Later, in the pivotal dinner scene, Dick, winner of all existing art accolades, is true to his name. He insults Chris and all films by women: “Unfortunately, most films made by women aren’t.that.good.” Speaking conspiratorially to Sylvère, “My guess is that she doesn’t want to be a filmmaker.” For Chris, who is both dumbfounded and aroused by Dick’s sheer dickishness, the gauntlet has been hurled. “DEAR DICK,” she growls in the scarlet letter voiceover that ties the show to the book, “GAME ON.” As Chris comes to terms with her midlife failures–a sexless, childless marriage and a lackluster career–she develops a snarling sexual obsession with Dick. With each successive brush-off, Chris embraces her infatuation with growing belligerence, penning a series of x-rated letters to her reluctant muse and then posting them throughout Marfa.

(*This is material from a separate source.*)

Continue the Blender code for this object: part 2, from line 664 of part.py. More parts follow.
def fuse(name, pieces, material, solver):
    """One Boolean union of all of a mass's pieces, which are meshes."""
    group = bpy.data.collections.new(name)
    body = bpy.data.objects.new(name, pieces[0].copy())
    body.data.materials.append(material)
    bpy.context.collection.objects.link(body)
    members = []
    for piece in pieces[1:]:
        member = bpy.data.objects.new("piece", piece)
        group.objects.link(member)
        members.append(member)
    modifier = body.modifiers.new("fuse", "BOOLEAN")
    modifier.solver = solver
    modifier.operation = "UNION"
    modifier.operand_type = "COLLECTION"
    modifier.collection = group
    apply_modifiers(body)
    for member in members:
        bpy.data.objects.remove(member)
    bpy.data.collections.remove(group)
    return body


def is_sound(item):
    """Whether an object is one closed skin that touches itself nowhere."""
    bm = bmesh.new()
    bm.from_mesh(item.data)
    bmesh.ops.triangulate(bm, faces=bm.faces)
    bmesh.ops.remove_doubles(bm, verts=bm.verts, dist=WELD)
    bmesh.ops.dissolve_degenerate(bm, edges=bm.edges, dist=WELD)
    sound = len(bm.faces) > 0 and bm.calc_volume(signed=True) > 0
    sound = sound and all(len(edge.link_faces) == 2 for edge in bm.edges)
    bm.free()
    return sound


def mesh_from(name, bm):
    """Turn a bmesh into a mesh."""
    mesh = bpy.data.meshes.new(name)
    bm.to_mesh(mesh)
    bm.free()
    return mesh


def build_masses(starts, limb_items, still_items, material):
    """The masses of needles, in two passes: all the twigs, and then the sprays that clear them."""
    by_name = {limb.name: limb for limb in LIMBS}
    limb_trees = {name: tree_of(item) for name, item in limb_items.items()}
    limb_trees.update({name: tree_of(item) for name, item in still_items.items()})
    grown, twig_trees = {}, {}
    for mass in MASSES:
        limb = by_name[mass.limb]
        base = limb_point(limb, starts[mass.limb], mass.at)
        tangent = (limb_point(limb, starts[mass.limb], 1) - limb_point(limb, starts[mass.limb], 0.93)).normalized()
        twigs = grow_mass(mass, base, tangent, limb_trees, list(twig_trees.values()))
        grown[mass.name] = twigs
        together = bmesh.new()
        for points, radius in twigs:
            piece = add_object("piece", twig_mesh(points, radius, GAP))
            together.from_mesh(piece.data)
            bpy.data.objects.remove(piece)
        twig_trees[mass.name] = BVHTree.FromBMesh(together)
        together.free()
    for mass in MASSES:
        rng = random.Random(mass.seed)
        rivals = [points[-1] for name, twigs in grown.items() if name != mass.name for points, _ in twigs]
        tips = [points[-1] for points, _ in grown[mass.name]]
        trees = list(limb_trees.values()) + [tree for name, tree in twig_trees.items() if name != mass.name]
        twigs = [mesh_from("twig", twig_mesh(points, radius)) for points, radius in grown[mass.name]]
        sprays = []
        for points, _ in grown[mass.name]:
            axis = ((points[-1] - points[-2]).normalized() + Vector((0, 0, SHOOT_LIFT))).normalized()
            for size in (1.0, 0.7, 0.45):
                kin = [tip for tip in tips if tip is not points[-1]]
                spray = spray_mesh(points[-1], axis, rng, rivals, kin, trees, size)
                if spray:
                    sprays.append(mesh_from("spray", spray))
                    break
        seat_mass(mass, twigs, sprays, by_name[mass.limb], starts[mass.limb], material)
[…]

True to its semiotic aspirations, I Love Dick manages to show rather than tell us what it looks like when a woman exorcises gendered expectations that are literally ‘written on the body.’ On Transparent, Kathryn Hahn as Rabbi Raquel is a chersonese of emotion regulation in a sea of cringeworthy narcissism and self sabotage. In I Love Dick, Hahn as Kraus embodies those qualities that are split off and disavowed for all but cisgender men under patriarchy: aggression and disobedience, blunt and salacious sexuality, rage about economic insecurity. Hahn literally flails, bellows, and glowers her way to artistic liberation through an embrace of monstrosity.
At times, watching I Love Dick made me feel like 1990s feminist literary criticism (‘clit crit’) and 2016 genderqueer pre-Trump Amerikkka had a baby who grew up to be a little scary and strung out but pretty honest about desire, sex, art, and failure. Does the show succeed as a “feminist, matriarchal, revolution-inspiring comedy about love and sex?” Not exactly. Episode 5, A Short History of Weird Girls, comes the closest. The women of Marfa: Toby (India Menuez), an ethereal and nakedly ambitious conceptual artist; Devon (Roberta Colindrez), a smoldering genderqueer creampuff; and Paula (Lily Mojekwu), a thoughtful black art curator, write Dick their own letters. It is a brilliant series stand-out that almost works as a“Dear Patriarchy, I Am Everywoman” manifesto. To be revolution-inspiring, however, Chris would be less clownish and more monstrous, and the storyline would plumb the deep veins of economic inequality and racism it taps but does not mine.
However, for whatever shortcomings of its singular season, I Love Dick surpasses expectations in two ways: as an experiment with queer gaze and as a tale of queer failure. My Dick is most often a woman, at least materially, and the show spoke just as much to my fetishes and compulsions as to those of my non queer brethren. Similarly, I found the narrative of artistic redemption through unrequited want compelling and honest, a mirror of my own hungry/angry midlife fury to support my family and ‘make a meaningful contribution’ to society and the academy.
Perhaps the subversive potential of I Love Dick is not its explicit and theoretical feminism, but rather, its abilty to transcend gender and heteronormativity with an ironic equalizing phallus. Loving dick looks and sounds the same for Chris who literally loves Dick/dick as for Toby and Devon who, in a memorable scene, love ‘phantom dick.’ After consuming popular culture as a queer spectator for nearly 40 years, I can say this chain of equivalence is rarely forged so convincingly.
Just because Chris’s particular obsession is with the archetypal Marlboro man, her fantasies and those of the other characters are fueled by the same longing to be seen and validated and to make something good in this world. The tale is very Freudian in that way, ultimately positing liberation through sublimation, or as Herbert Marcuse suggested in One Dimensional Man, political freedom through autonomous (critical) art. Devon’s “Beauty Dance,” which seemingly used the ‘real’ men of Marfa to queer hegemonic masculinity, is a tantalizing but too brief example.
When she’s almost done with Dick, Chris writes, “My obsession with you, or whatever it is, has made it possible for me to accept my failures: my failure as a filmmaker and the failure of my marriage.” In the end, the inevitable and demystifying encounter with the idealized Other is as good as it gets: Dick uses stool softener, pays someone to move the boulders for which he has been celebrated, and is exposed as a poseur from New York who neither succeeded in the New York art scene, nor in making Chris wet. She did that herself, literally through her own (pro)creativity.
Through voluntary abjection, we find an undiscovered well of inspiration, not unlike Dick’s concrete stock tank in the final episode. In reclaiming renounced genius, which we too willingly disown and project onto others, we step forward on our developmental paths. Sometimes the road is dusty and unmarked, and we’re wearing little more than the shirts on our backs.